Will more unwanted bodies resolve any of it?

What hope the seed

when those who need garden

have gone mad and loveless?

I blame no one.

Not even myself.

In a recent dream, I fought an epic battle for and against

everything and everyone I've ever known.

No one was killed.

I woke up understanding the difference

between a struggle and a war.

Madness would have been the simpler path:

it only requires the destruction or avoidance

of all not aligned.

Instead, I was granted a glimpse

of a more quarrelsome love,

one that only grows in the fields of cooperation.

Can we get there from here?

When will the conditions ever be ripe enough for that?
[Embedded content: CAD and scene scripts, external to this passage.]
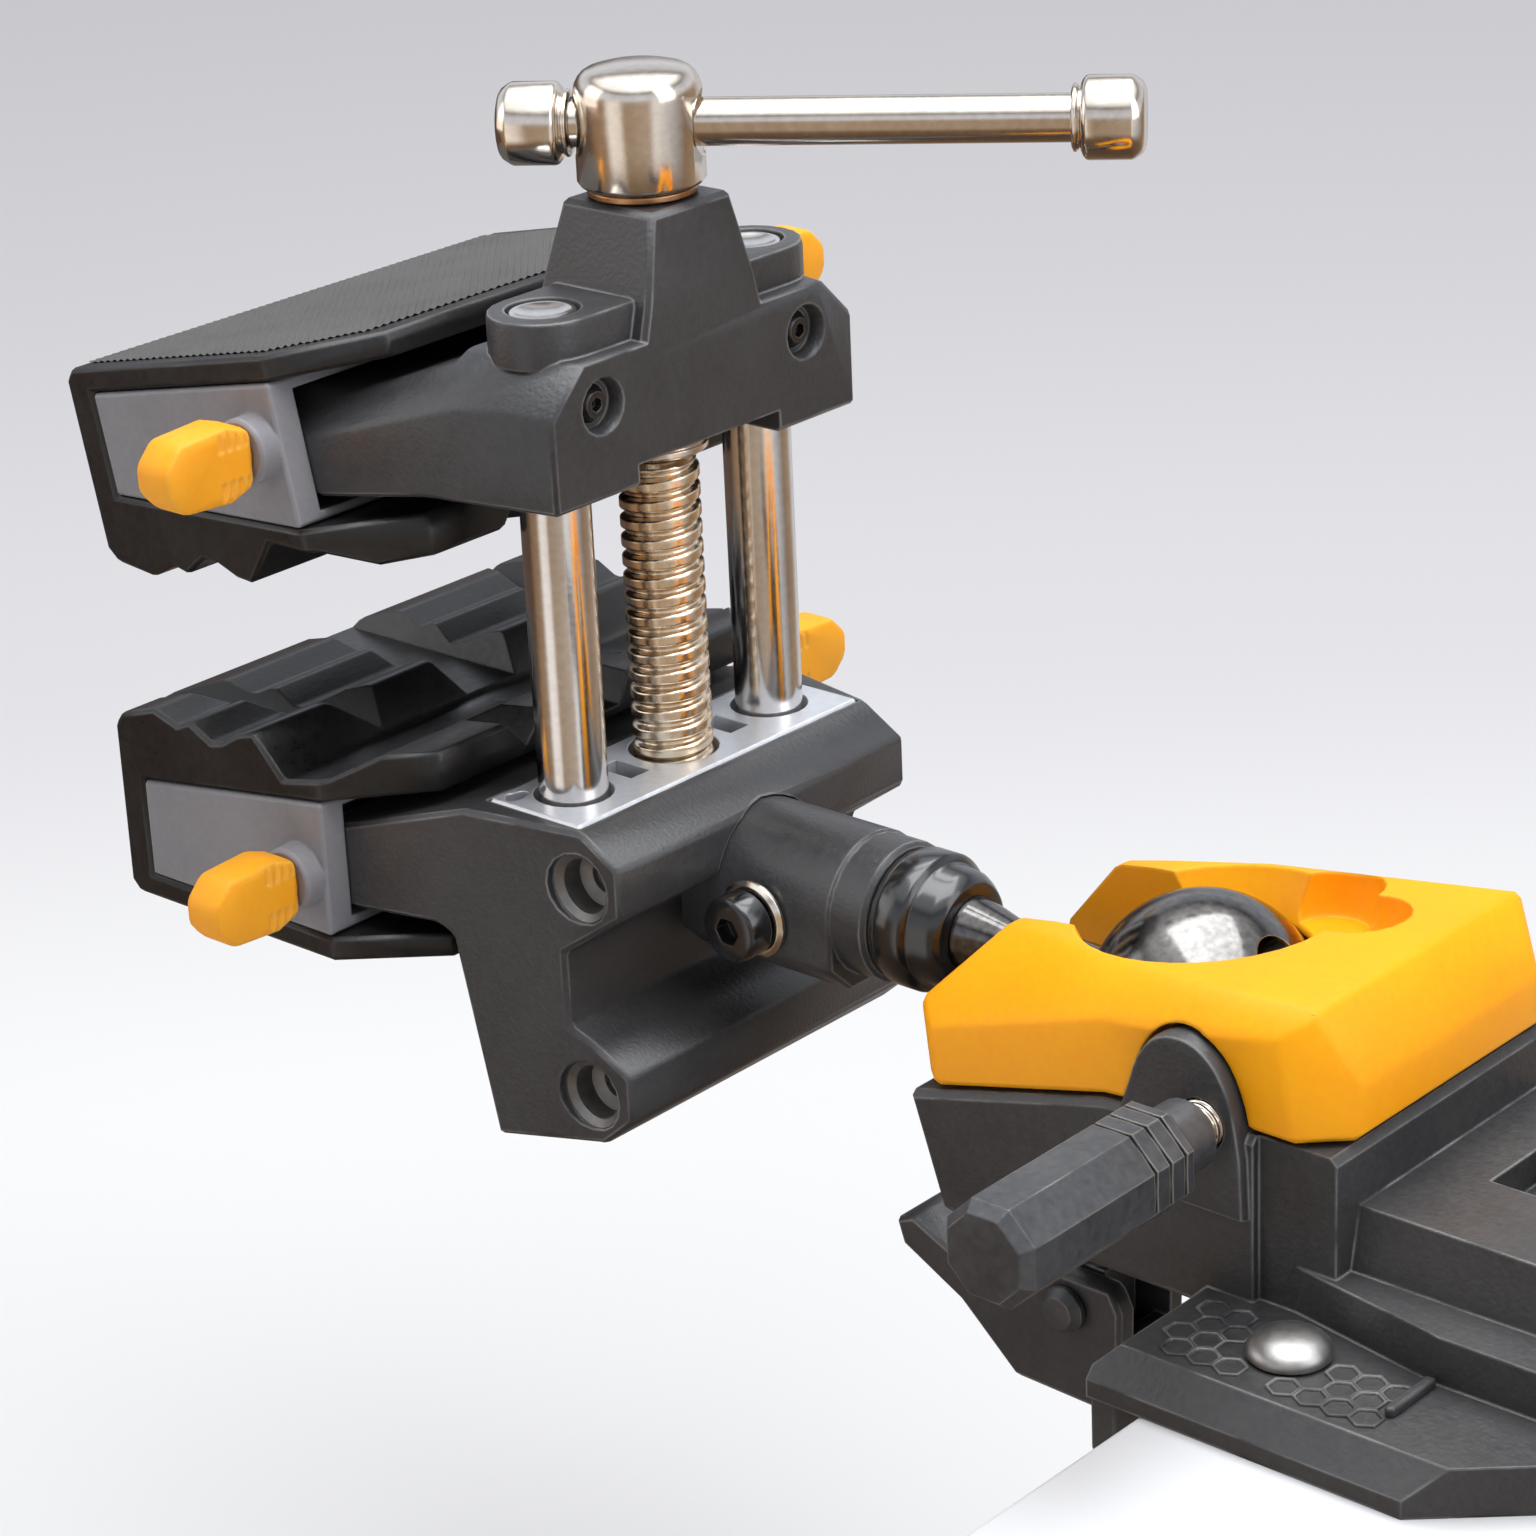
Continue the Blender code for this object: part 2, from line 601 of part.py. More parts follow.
RIDGES = [
    (22.0, -23.0),
    (14.4, -22.9),
    (7.3, -18.9),
    (-3.1, -16.7),
    (-9.8, -23.8),
    (-14.0, -22.6),
    (-18.3, -20.0),
    (-21.2, -19.3),
    (-26.6, -22.0),
    (-30.0, -20.5),
    (-36.0, -22.3),
    (-45.0, -19.5),
]


def jaw_plan(rear):
    return mirrored([(-48.0, JAW_HALF), (6.0, JAW_HALF), (rear, JAW_HALF - (rear - 6.0) * 14 / 16)])


def jaw_pad(name, upper):
    outline = [
        (22.0, PAD_OUT),
        (22.0, CARRIER_FLAT + GAP),
        (CARRIER_FRONT - GAP, CARRIER_FLAT + GAP),
        (CARRIER_FRONT - GAP, CARRIER_RIDGE_FRONT - GAP),
        (CARRIER_REAR - 1.0, CARRIER_RIDGE_REAR - GAP),
        (22.0, -15.8),
    ]
    outline += RIDGES + [(-47.0, -17.0), (-47.0, 13.2), (-45.0, PAD_OUT)]
    bm = prism(outline, "Y", -JAW_HALF - 3, JAW_HALF + 3)
    bmesh.ops.transform(bm, matrix=jaw_turn(upper), verts=bm.verts)
    pivot = head(*(UP_PIVOT if upper else LOW_PIVOT))
    obj = as_object(bm, name, RUBBER, pivot)
    plan = prism(jaw_plan(22.5), "Z", -40, 40)
    bmesh.ops.transform(plan, matrix=jaw_turn(upper), verts=plan.verts)
    keep_inside(obj, plan, "plan")
    soften(obj, 0.7)
    cut_across_ridges(obj, upper)


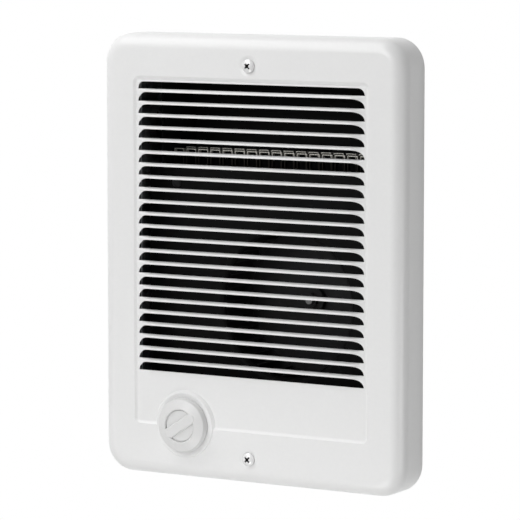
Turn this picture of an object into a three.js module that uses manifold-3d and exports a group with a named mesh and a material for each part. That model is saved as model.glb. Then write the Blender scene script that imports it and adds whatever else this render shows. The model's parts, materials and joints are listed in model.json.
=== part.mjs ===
// A recessed bathroom wall fan heater: a steel wall can that sits in the wall, a black heater plate with
// its round air inlet, a squirrel cage blower on a shaded pole motor, a ribbon element in an outlet duct,
// a rotary thermostat, and a white stamped grille with hooded louvres.
// Millimetres. +Z is up and the grille faces -Y. The origin is the centre of the wall can's back face.

import * as THREE from "three";
import { mergeVertices } from "three/addons/utils/BufferGeometryUtils.js";
import Module from "manifold-3d";

const wasm = await Module();
wasm.setup();

// ---- Driving dimensions ----

const gap = 0.3; // running or seating clearance between two pieces

// Wall can
const canWidth = 209.6;
const canHeight = 285.8;
const canDepth = 101.6;
const canSheet = 1.2;
const canFlange = 16; // depth of the in-turned flanges at the top and bottom
const screwInset = 9.3; // from the can's top and bottom to the screws in its flanges
const canFlangeWidth = 150;
const canCornerRadius = 2.4;
const studHoleRadius = 2.5;
const studHoleInset = 22; // from the can's front edge to the nail holes in its sides
const studHoleRise = 95;
const knockoutRadius = 11.1;
const knockoutGroove = 0.5;
const knockoutX = 68;
const knockoutY = 34; // from the can's back face
const clampScrewOffset = 8; // from the knockout's edge
const clampSheet = 1.5;
const clampArch = 9; // height of the clamp's saddle above the can's floor
const clampWidth = 16;
const clampHeel = 3; // from the knockout's edge to the clamp's heel
const clampFoot = 7; // foot beyond the clamp's screw
const clampNose = 2; // slope at the saddle's free end
const groundInset = 26.8; // from the can's left side to the ground screw
const groundHeight = 46.9; // above the can's floor
const groundHeadAcross = 7;
const groundHeadHeight = 3;

// Grille
const grilleSideOverlap = 12.7; // grille beyond the can at each side
const grilleEndOverlap = 9.5; // grille beyond the can at the top and bottom
const grilleDepth = 30;
const grilleRise = 1.4; // the grille's centre above the can's centre
const grilleSheet = 1;
const grilleEdgeRadius = 10;
const grilleCornerRadius = 20;
const recessSideMargin = 26.9; // from the grille's side to the recess
const recessTopMargin = 29.7;
const recessBottomMargin = 36.4;
const recessDepth = 1.2;
const recessStep = 2.4;
const recessCornerRadius = 3;

// Louvres: each slot is cut along its bottom edge and the metal above it is drawn forward as a hood
const slotCount = 24;
const slotSideMargin = 2.4; // from the recess's side to the slots
const louvreTopRise = 0.58; // a whole first slot would start this far above the recess
const louvreBottomMargin = 36.3; // plain panel under the last slot, where the knob stands
const topSlotTrim = 2.74; // the top slot is this much shorter at its top
const hoodReach = 4.2;
const hoodDroop = 1.64;
const hoodEndRun = 10; // length of the rounded end
const hoodEndTaper = 6; // how fast the reach fades towards the end
const hoodSheet = 0.75; // drawn thinner than the panel
const hoodRim = 0.15; // least height of a hood's edge above the panel
const topHoodDroop = 0.3;
const topHoodEndRun = 3.2;
const hoodSteps = 4;

// Thermostat knob and its boss on the grille
const knobX = -50.7;
const knobRise = 0.8; // the knob's centre above the recess's bottom edge
const bossRadius = 23.6;
const bossDraft = 1.7;
const bossProud = 0.9; // above the grille's front
const knobRadius = 18.8;
const knobHeight = 6.8;
const knobRimRadius = 2.6;
const knobDishRadius = 11.4;
const knobDishDepth = 2;
const knobBarWidth = 7.4;
const knobBarProud = 0.2;
const knobBarAngle = 33; // degrees above the horizontal, from lower left to upper right
const knobWall = 2;
const knobHubRadius = 5.6;
const knobDishSlope = 2.4; // width of the dish's sloping side
const knobBarOverhang = 2.6; // bar beyond the dish's edge at each end
const knobSkirtFlare = 0.3;

// Thermostat
const thermostatWidth = 38;
const thermostatHeight = 26;
const thermostatDepth = 15;
const thermostatNeckRadius = 4.7;
const thermostatShaftRadius = 3.1;
const shaftFlat = 0.8;
const thermostatSetback = 3; // air between the thermostat and the heater plate
const thermostatNutAcross = 13;
const bracketSheet = 1.2;
const bracketFoot = 10;
const nutThickness = 2.6;
const terminalTabWidth = 6.3;
const terminalTabSheet = 0.8;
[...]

If we measure success by the number of our days, but not the sunrises or sunsets witnessed, how much might we have missed?

Should we care more about how much money we've made in this life or how we've used what has come our way?

And what about love? The more, the merrier? Or, is is something beyond how many were willing to try you as a partner and instead how much you let even one living being matter?

Certainly, eating well, enjoying these moveable sometimes musical bodies, seeing this amazing world, and being welcomed in foreign places have all meant much to me over the years.

I like to learn, figure things out, and create, but even more I like to laugh. That seems to me the unmistakable evidence of being right with life.

And yet, with so much unraveling, there seems little cause for laughter, but somehow, damnit, we must.

We must laugh, first at ourselves, our follies, our mistakes, our greed, our anger, our jealousy, our misguided notions of what is important, and then reach out to each other, laugh together until forgiveness comes, and then start, everything, all over again.